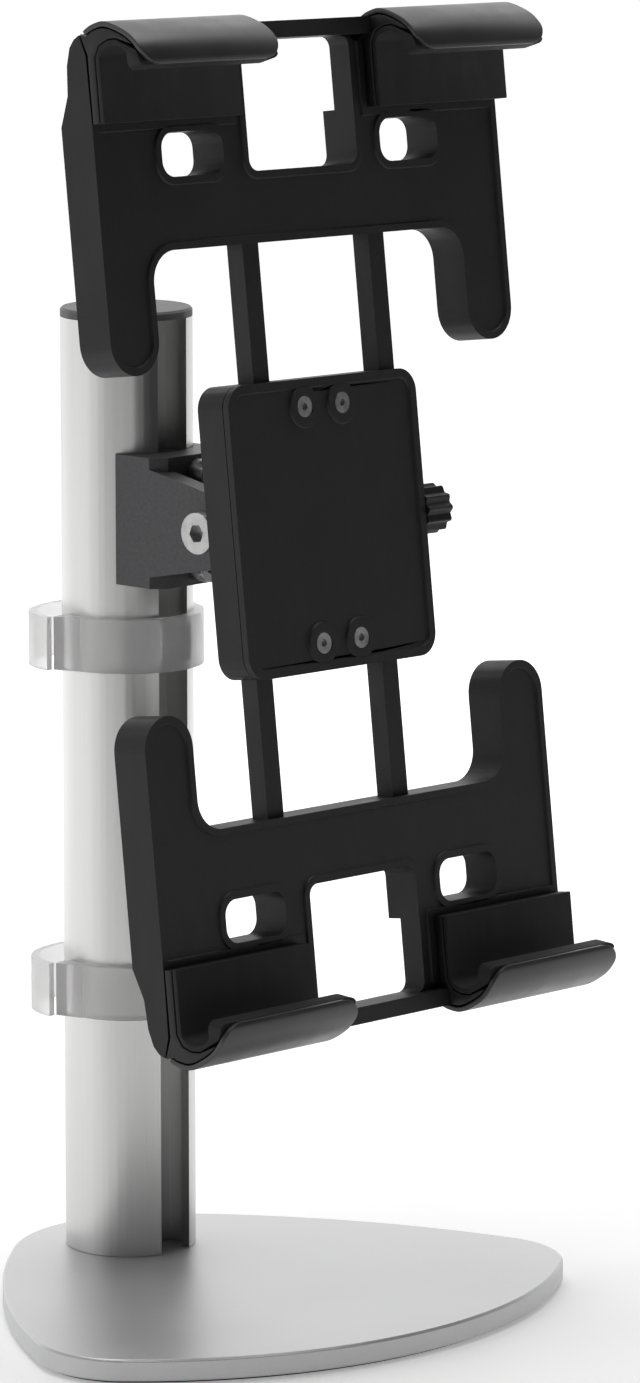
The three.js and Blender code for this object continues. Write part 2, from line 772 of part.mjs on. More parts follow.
function lidScrew([x, y]) {
  const top = frameFront - seat;
  const body = turned(
    [
      ...discs(smallScrewRadius, floorTop + past + seat),
      [smallScrewRadius, top - smallScrewHead + smallScrewRadius],
      [smallScrewHead, top - seat],
      [smallScrewHead, top],
      [0, top],
    ],
    20,
  );
  const socket = rodZ(smallScrewSocket, top - lidScrewSocketDepth, top + past, 6);
  return cut(solid(body), solid(socket)).translate([x, y, 0]);
}

part('hub_back', hubBack(), 'blackPlastic', cradleGroup);
part('hub_front', hubLidPlate(), 'blackPlastic', cradleGroup);
lidScrews.forEach((place, k) => part(`hub_screw_${k + 1}`, lidScrew(place), 'steel', cradleGroup));

// Thumb screw in the hub's side wall, pressing a nylon shoe on the upper half's guide rail.
function lockKnob() {
  const steps = lockKnobFlutes * 6;
  const points = Array.from({ length: steps }, (_, i) => {
    const angle = (2 * Math.PI * i) / steps;
    const r = lockKnobRadius - lockKnobFlute * (1 - Math.cos(lockKnobFlutes * angle));
    return [r * Math.cos(angle), r * Math.sin(angle)];
  });
  const face = hubHalfWidth + gap;
  const head = solid(alongX(outline(points), face, face + lockKnobLength));
  const stem = solid(rodX(lockScrewRadius, cavityHalf + lockScrewStep, face + past, 20));
  return joined(head, stem).translate([0, 0, lockHeight]);
}

function lockShoe() {
  const face = guideInner + railWidth + seat;
  return solid(rodX(lockScrewRadius, face, cavityHalf + lockScrewStep - 2 * seat, 20, 0, lockHeight));
}

part('lock_knob', lockKnob(), 'blackPlastic', cradleGroup);
part('lock_shoe', lockShoe(), 'nylon', cradleGroup);

// ---- rack and pinion -------------------------------------------------------------------------------

function pinion() {
  const slope = radians(pressureAngle);
  const base = pitchRadius * Math.cos(slope);
  const involute = (r) => Math.tan(Math.acos(base / r)) - Math.acos(base / r);
  const atPitch = (Math.PI * toothModule) / 2 - backlash / 2;
  const halfAngle = (r) => atPitch / 2 / pitchRadius + involute(pitchRadius) - involute(Math.max(r, base));
  const tip = pitchRadius + addendum;
  const radii = [pitchRadius - dedendum, base, (base + pitchRadius) / 2, pitchRadius, tip];
  const points = [];
  for (let k = 0; k < pinionTeeth; k += 1) {
    const middle = (2 * Math.PI * k) / pinionTeeth;
    const flank = radii.map((r) => [r, middle - halfAngle(r)]);
    const other = radii.toReversed().map((r) => [r, middle + halfAngle(r)]);
    points.push(...[...flank, ...other].map(([r, angle]) => [r * Math.cos(angle), r * Math.sin(angle)]));
  }
  const wheel = solid(alongZ(outline(points), railBack, railBack + pinionThickness));
  return cut(wheel, solid(rodZ(bossRadius + gap, backFace, frameFront, 36)));
}

// A bar with teeth towards the pinion at its lower end; it stands left of the middle.
function rackRail() {
  const pitch = Math.PI * toothModule;
  const slope = Math.tan(radians(pressureAngle));
  const half = pitch / 4 - backlash / 4;
  const face = -pitchRadius;
  const root = face - dedendum;
  const tip = face + addendum;
  const first = Math.ceil(railEnd / pitch);
  const last = Math.floor(rackTeethTop / pitch);
  const points = [[-rackBack, railEnd], [root, railEnd]];
  for (let k = first; k < last; k += 1) {
    const middle = (k + 0.5) * pitch;
    const wide = half + dedendum * slope;
    const narrow = half - addendum * slope;
    points.push([root, middle - wide], [tip, middle - narrow], [tip, middle + narrow], [root, middle + wide]);
  }
  points.push([root, barBottom + railSocket], [-rackBack, barBottom + railSocket]);
  return solid(alongZ(outline(points), railBack, railBack + railThickness));
}

const rackMiddle = -(rackBack - railWidth / 2);
const guideMiddle = guideInner + railWidth / 2;
const railScrewY = barBottom + railSocket / 2;
const railScrewTip = railBack + railThickness - 1;

function railBore(x) {
  return solid(rodZ(smallScrewRadius + gap, backFace - past, railScrewTip + gap, 16, x, railScrewY));
}

function guideRail() {
  const span = [guideInner, guideInner + railWidth];
  return solid(block(...span, railEnd, barBottom + railSocket, railBack, railBack + railThickness));
}

function railScrew(x) {
  const under = backFace - seat;
  const top = under - smallScrewHeadHeight;
  const head = solid(rodZ(smallScrewHead, top, under, 20, x, railScrewY));
  const shank = solid(rodZ(smallScrewRadius, under - seat, railScrewTip, 16, x, railScrewY));
  const socket = solid(
    rodZ(smallScrewSocket, top - past, top + railScrewSocketDepth, 6, x, railScrewY),
  );
  return cut(joined(head, shank), socket);
}

part('pinion', pinion(), 'nylon', cradleGroup);

// ---- half frames -----------------------------------------------------------------------------------

// Claw profile in (y, z): the outside from the seam at the back corner over the ridge to the lip.
const clawSeam = [edge + 5.4, rear - 6.6];
const clawOutside = [
  clawSeam,
  [edge + 6.3, rear - 5.2],
  [edge + 7.4, rear - 3],
  [edge + 8.1, rear - 0.2],
  [edge + 8.2, -7],
  [edge + 7.6, -4.4],
  [edge + 6.3, -1.3],
  [edge + 4.8, 1.4],
  [edge + 3, 3.5],
  [edge + 1.3, 4.9],
  [edge - 0.4, 5.8],
  [edge - 2.1, 6.3],
  [edge - 3.5, 6.3],
];
const seamFoot = [edge + 0.2, frameFront - gap];
const plateEnd = edge - 16.6; // where the half frame begins to thin towards the claws
const frameCorner = [
  [plateEnd, backFace],
  [edge - 9, backFace + 3.1],
  [edge - 1.7, backFace + 3.7],
  [edge + 2.6, backFace + 5.1],
  [edge + 4.5, backFace + 6.8],
  clawSeam,
  seamFoot,
  [plateEnd, frameFront],
];

// The lining's inner face: over the tablet's front edge, round its end and down its back.
const liningSeat = rear - gap / 2;
const liningInside = [
  [edge - clawReach, gap],
  [edge + 0.2, gap],
  [edge + 1.3, -1.2],
  [edge + 2.1, -3.4],
  [edge + 2, rear + 3],
  [edge + 1.1, rear + 0.9],
  [edge - 0.6, liningSeat],
  [clawFoot, liningSeat],
];

// Shifts an open polyline sideways, to its left for a positive distance.
function shifted(points, distance) {
  return points.map((point, i) => {
    const before = points[Math.max(i - 1, 0)];
    const after = points[Math.min(i + 1, points.length - 1)];
    const unit = (from, to) => {
      const length = Math.hypot(to[0] - from[0], to[1] - from[1]);
      return length === 0 ? null : [(to[0] - from[0]) / length, (to[1] - from[1]) / length];
    };
    const [back, on] = [unit(before, point), unit(point, after)];
    const first = back ?? on;
    const second = on ?? back;
    const [nx, ny] = [-(first[1] + second[1]) / 2, (first[0] + second[0]) / 2];
    const scale = distance / (nx * nx + ny * ny);
    return [point[0] + nx * scale, point[1] + ny * scale];
  });
}

// A claw's sides with the corners at the lip rounded, seen from the front.
function lipOutline(x0, x1, lip, corner) {
  const sides = roundedRect(x0, x1, lip, edge + clawFootReach, corner);
  return solid(alongZ(sides, backFace, frameDepth));
}

// The hard cover runs from the seam to the lip.
function clawCover(x0, x1) {
  const outer = clawOutside.slice(1);
  const inner = shifted(outer, coverThickness);
  const body = solid(alongX(outline([...outer, ...inner.toReversed()]), x0, x1));
  return body.intersect(lipOutline(x0, x1, outer.at(-1)[0], coverCorner));
}

// The rubber lining fills the lip under the cover, then lies on the hook.
function clawLining(x0, x1) {
  const underCover = shifted(clawOutside, coverThickness + gap).slice(-liningLipPoints);
  const onHook = shifted(liningInside, liningThickness).slice(liningLipPoints - 1);
  const outer = [...underCover.toReversed(), ...onHook];
  const body = solid(alongX(outline([...liningInside, ...outer.toReversed()]), x0, x1));
  const lip = roundedRect(x0, x1, edge - clawReach, edge + clawFootReach, liningCorner);
  const front = solid(alongZ(lip, rear / 2, frameDepth));
  const back = solid(block(x0, x1, 0, edge + clawFootReach, backFace, rear / 2));
  return body.intersect(front.add(back));
}

// The hook carries the cover behind the tablet's edge, and has a foot that lies on the half frame.
function clawHook(x0, x1) {
  const outside = shifted(clawOutside.slice(1, -liningLipPoints), coverThickness + gap);
  const inside = shifted(liningInside, liningThickness + gap).slice(liningLipPoints - 1);
  const foot = frameFront + gap;
  const profile = [
    [clawFoot, foot],
    [seamFoot[0], foot],
    [clawSeam[0] + gap, clawSeam[1] + gap],
    ...outside,
    ...inside,
  ];
  return solid(alongX(outline(profile), x0, x1));
}

function halfFrame() {
  const inner = frameHalf - legWidth;
  const legRadius = legWidth / 2;
  const plate = new THREE.Shape();
  plate.moveTo(-frameHalf, plateEnd);
  plate.lineTo(-frameHalf, legEnd + legRadius);
  plate.absarc(-frameHalf + legRadius, legEnd + legRadius, legRadius, Math.PI, 2 * Math.PI, false);
  plate.absarc(-inner + legFillet, barBottom - legFillet, legFillet, Math.PI, Math.PI / 2, true);
  plate.absarc(inner - legFillet, barBottom - legFillet, legFillet, Math.PI / 2, 0, true);
  plate.absarc(frameHalf - legRadius, legEnd + legRadius, legRadius, Math.PI, 2 * Math.PI, false);
  plate.lineTo(frameHalf, plateEnd);
  plate.closePath();
  const corner = outline(frameCorner);
  const barTop = edge + topBarRise;
  const barLow = barTop - topBarHeight;
  const barHalf = clawInner - gap;
  const barBack = frameFront - topBarBack;
  const barFront = barBack + topBarDepth;
  const bridge = roundedRect(-barHalf, barHalf, windowBottom - sideWindowFillet, barTop, past);
  const clawWindow = roundedRect(-windowHalf, windowHalf, windowBottom, barLow, windowFillet);
  const sideWindows = [-1, 1].map((side) => {
    const xs = [side * sideWindowInner, side * sideWindowOuter].sort((p, q) => p - q);
    const hole = roundedRect(...xs, windowBottom, clawFoot - windowFillet, sideWindowFillet);
    return solid(alongZ(hole, backFace - past, frameFront + past, 6));
  });
  const window = solid(alongZ(clawWindow, backFace - past, barFront + past, 6));
  const sockets = [rackMiddle, guideMiddle].map((middle) => {
    const half = railWidth / 2 + gap;
    const ys = [barBottom - past, barBottom + railSocket + gap];
    return solid(block(middle - half, middle + half, ...ys, railBack - gap, railBack + railThickness + gap));
  });
  const whole = joined(
    solid(alongZ(plate, backFace, frameFront, 10)),
    solid(alongX(corner, clawInner, frameHalf)),
    solid(alongX(corner, -frameHalf, -clawInner)),
    solid(alongZ(bridge, barBack, frameFront, 3)),
    solid(block(-barHalf, barHalf, barLow, barTop, frameFront - past, barFront)),
  );
  return cut(whole, window, ...sideWindows, ...sockets, railBore(rackMiddle), railBore(guideMiddle));
}

function addHalf(half, parent) {
  part(`${half}_frame`, halfFrame(), 'blackPlastic', parent);
  part(`${half}_rack`, cut(rackRail(), railBore(rackMiddle)), 'blackPlastic', parent);
  part(`${half}_guide`, cut(guideRail(), railBore(guideMiddle)), 'blackPlastic', parent);
  part(`${half}_rack_screw`, railScrew(rackMiddle), 'steel', parent);
  part(`${half}_guide_screw`, railScrew(guideMiddle), 'steel', parent);
  const sides = half === 'upper' ? { left: -1, right: 1 } : { left: 1, right: -1 };
  for (const [side, sign] of Object.entries(sides)) {
    const span = [sign * clawInner, sign * frameHalf].sort((p, q) => p - q);
    part(`${half}_${side}_claw`, clawHook(...span), 'blackPlastic', parent);
    part(`${half}_${side}_cover`, clawCover(...span), 'satinPlastic', parent);
    part(`${half}_${side}_lining`, clawLining(...span), 'rubber', parent);
  }
}

const upperGroup = new THREE.Group();
const lowerGroup = new THREE.Group();
lowerGroup.rotation.z = Math.PI;
cradleGroup.add(upperGroup, lowerGroup);
addHalf('upper', upperGroup);
addHalf('lower', lowerGroup);

export default group;
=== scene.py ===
import json
import math

import bpy
from mathutils import Matrix, Vector


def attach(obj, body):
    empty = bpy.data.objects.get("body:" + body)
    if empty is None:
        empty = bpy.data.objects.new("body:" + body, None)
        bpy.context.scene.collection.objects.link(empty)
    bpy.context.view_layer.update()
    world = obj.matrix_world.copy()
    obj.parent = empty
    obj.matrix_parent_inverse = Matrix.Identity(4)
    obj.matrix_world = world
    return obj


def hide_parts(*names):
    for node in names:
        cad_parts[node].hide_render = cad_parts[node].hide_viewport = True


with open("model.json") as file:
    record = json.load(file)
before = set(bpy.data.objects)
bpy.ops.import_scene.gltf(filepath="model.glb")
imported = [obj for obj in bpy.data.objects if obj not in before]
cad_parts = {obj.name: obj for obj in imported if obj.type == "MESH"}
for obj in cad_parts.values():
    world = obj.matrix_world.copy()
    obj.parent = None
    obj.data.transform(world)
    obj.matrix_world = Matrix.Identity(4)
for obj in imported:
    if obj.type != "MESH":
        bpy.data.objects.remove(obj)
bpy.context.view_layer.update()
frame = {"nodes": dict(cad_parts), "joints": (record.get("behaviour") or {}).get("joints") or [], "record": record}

# A desk stand for a tablet, in metres: the heavy plate, the slotted column with its cable clips,
# and the clamping cradle on its tilting, turning arm.

MM = 0.001
WELD = 0.002 * MM  # corners closer than this are one corner
FLAT = math.radians(0.5)  # faces that meet at less than this are one face
NODES = frame["nodes"]
JOINTS = {joint["name"]: joint for joint in frame["joints"]}


# ---- the cradle's own directions: x across, y up the back, z out of the front ----------------------

def cradle_frame():
    """The cradle's directions and middle, taken from the joints that turn and open it."""
    up = Vector(JOINTS["upper_slide"]["axis"])
    out = Vector(JOINTS["turn"]["axis"])
    across = up.cross(out)
    place = Matrix((across, up, out)).transposed().to_4x4()
    place.translation = Vector(JOINTS["turn"]["pos_m"])
    return place


CRADLE = cradle_frame()
HALVES = {"upper": CRADLE, "lower": CRADLE @ Matrix.Rotation(math.pi, 4, "Z")}


def span(node, place):
    """Lowest and highest corner of a CAD node in another frame."""
    back = place.inverted()
    corners = [back @ vertex.co for vertex in NODES[node].data.vertices]
    low = Vector([min(corner[axis] for corner in corners) for axis in range(3)])
    high = Vector([max(corner[axis] for corner in corners) for axis in range(3)])
    return low, high


# ---- materials -------------------------------------------------------------------------------------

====

WHAT THE EXERCISE ASKS
All lines in the listing above from the line containing "const upperGroup = new THREE.Group();" to the line containing "for node in", inclusive, should be retyped exactly; no other lines should appear.

TASK OUTPUT
const upperGroup = new THREE.Group();
const lowerGroup = new THREE.Group();
lowerGroup.rotation.z = Math.PI;
cradleGroup.add(upperGroup, lowerGroup);
addHalf('upper', upperGroup);
addHalf('lower', lowerGroup);

export default group;
=== scene.py ===
import json
import math

import bpy
from mathutils import Matrix, Vector


def attach(obj, body):
    empty = bpy.data.objects.get("body:" + body)
    if empty is None:
        empty = bpy.data.objects.new("body:" + body, None)
        bpy.context.scene.collection.objects.link(empty)
    bpy.context.view_layer.update()
    world = obj.matrix_world.copy()
    obj.parent = empty
    obj.matrix_parent_inverse = Matrix.Identity(4)
    obj.matrix_world = world
    return obj


def hide_parts(*names):
    for node in names:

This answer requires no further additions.